Whether you got behind on your mortgage loan payments over time or due to a catastrophic event such as a job loss or medical emergency, your lender is knocking on your door for payment. In fact, your lender may already be threatening to foreclose on your home.
When you borrowed the money to buy your home, you gave your lender your home as collateral. Now, as you experience financial difficulties, your lender may consider taking that collateral to satisfy the loan. Fortunately, most lenders have no desire to own your home. Instead, they would prefer for you to keep paying. This means that it may be possible to keep your home.
What options do you have?
One of the following foreclosure alternatives may work, depending on your circumstances:
- Modifying your loan: You could discuss the possibility of modifying your mortgage loan with your lender. Refinancing may provide you with a more affordable payment. You may even be able to extend the length of your loan, which may also lower your payment.
- Requesting a forbearance: If you believe that your financial situation is temporary, your lender may agree to either suspend or reduce your payments for a specific amount of time. This may allow you the opportunity to get back on your feet before resuming your payments.
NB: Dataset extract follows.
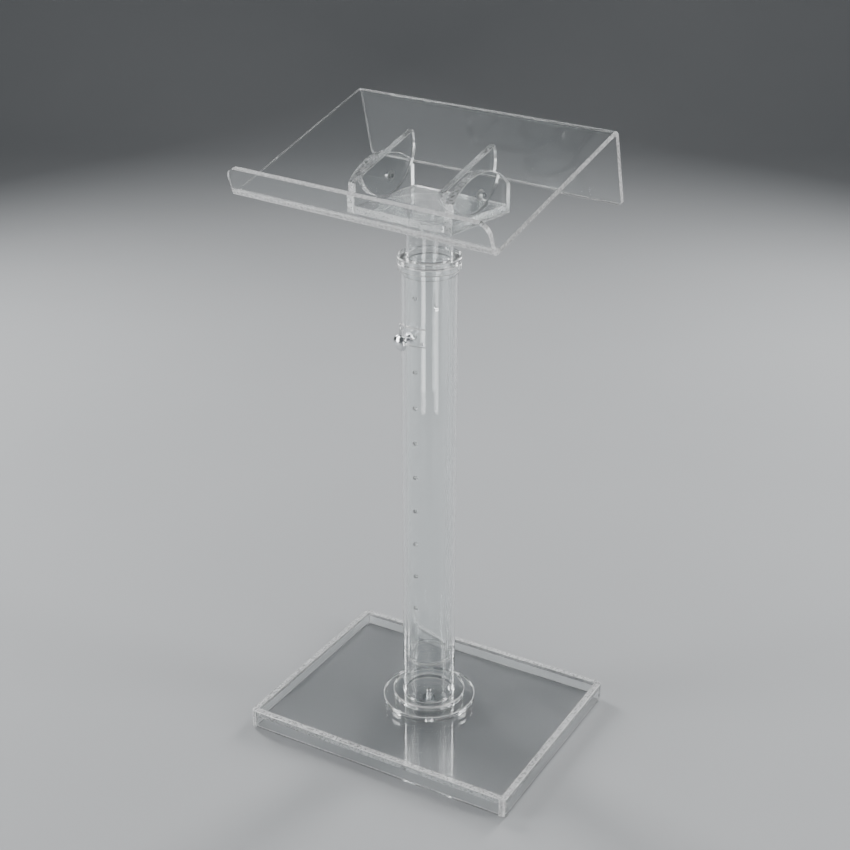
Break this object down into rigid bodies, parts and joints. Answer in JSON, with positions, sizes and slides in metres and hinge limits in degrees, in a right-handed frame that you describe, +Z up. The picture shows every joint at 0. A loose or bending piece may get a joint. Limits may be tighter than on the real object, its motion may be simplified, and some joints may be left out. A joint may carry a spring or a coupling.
{
  "type": "presentation lectern",
  "caption": "Free-standing clear acrylic lectern: boxed floor base, telescopic tube column with a pull-pin height latch, and a bent reading board that tilts on two pivots.",
  "frame": {"origin": "on the floor, at the centre of the rectangular base, on the axis that the column turns about", "axes": "+Z up; -Y towards the reader, square to the long front wall of the base; +X to the reader's right when facing +Y"},
  "size_m": [0.5317, 0.4173, 1.061],
  "materials": {
    "clear_acrylic": "polished clear acrylic",
    "clear_bumper": "clear soft bumper",
    "chrome": "bright plated",
    "steel": "turned",
    "nylon": "natural nylon"
  },
  "bodies": {
    "base": {"base_plate": "clear_acrylic", "base_front_wall": "clear_acrylic", "base_back_wall": "clear_acrylic", "base_left_wall": "clear_acrylic", "base_right_wall": "clear_acrylic", "base_feet": "clear_bumper"},
    "column": {"column_flange": "clear_acrylic", "flange_ring": "clear_acrylic", "base_bolt": "chrome", "base_washer": "steel", "outer_tube": "clear_acrylic", "collar_ring": "clear_acrylic", "collar_cap": "clear_acrylic", "collar_bush": "clear_acrylic", "latch_pad": "clear_acrylic", "pad_screws": "chrome", "plunger_barrel": "chrome", "latch_nut": "chrome", "plunger_spring": "steel", "grub_screw": "chrome"},
    "plunger": {"plunger_pin": "steel", "plunger_knob": "chrome"},
    "mast": {"inner_tube": "clear_acrylic", "mast_foot_ring": "clear_acrylic", "head_flange": "clear_acrylic", "head_plate": "clear_acrylic", "left_lug": "clear_acrylic", "right_lug": "clear_acrylic", "left_pivot_barrel": "chrome", "right_pivot_barrel": "chrome", "left_pivot_washer": "nylon", "right_pivot_washer": "nylon"},
    "desk": {"reading_board": "clear_acrylic", "left_cheek": "clear_acrylic", "right_cheek": "clear_acrylic", "left_pivot_screw": "chrome", "right_pivot_screw": "chrome"}
  },
  "joints": [
    {"name": "column_swivel", "type": "hinge", "parent": "base", "child": "column", "pos_m": [0, 0, 0.037], "axis": [0, 0, 1], "continuous": true},
    {"name": "plunger_slide", "type": "slide", "parent": "column", "child": "plunger", "axis": [0.1392, 0.9903, 0], "range_m": [0, 0.005]},
    {"name": "mast_slide", "type": "slide", "parent": "column", "child": "mast", "axis": [0, 0, 1], "range_m": [-0.062, 0.496]},
    {"name": "desk_tilt", "type": "hinge", "parent": "mast", "child": "desk", "pos_m": [0.0007, 0.00495, 0.963], "axis": [0.9903, -0.1392, 0], "range_deg": [-20, 2.5]}
  ]
}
- Turning to the FHA-Insurance fund for help: You may qualify for a one-time payment to catch you up on any mortgage loan payments you missed.
If your goal is to get out from under your mortgage loan and not necessarily to keep your home, you may be able to work out one of the following arrangements with your lender:
- Selling your house before a foreclosure: You may be able to sell your home before your lender files foreclosure proceedings against you. With your lender's consent, you may even be able to accept an offer that is less than the amount you owe.
- Offering a deed-in-lieu of foreclosure: If selling your home isn't a viable option, your lender may agree to take possession of your house without the need for foreclosure proceedings. This does still affect your credit, but it looks better than a foreclosure on your credit report.
Before taking any of these steps, you may need to take an in-depth look at your financial situation in order to choose the best option possible.
How do you start?
Negotiating with your lender will more than likely take more than just a phone call. Even if you do get your lender to agree to one of the above options, documenting that agreement could be challenging. You want to make sure that your rights are protected and that no "fine print" somehow puts you in a worse position than you are already in at some point in the future.
Fortunately, as many other California residents have done, you can seek the advice and assistance of someone with substantial experience in this area to help increase your chances of getting through this successfully. In fact, a review of your circumstances may reveal another viable option that could help not just with your mortgage loan issue, but most of your financial issues -- bankruptcy.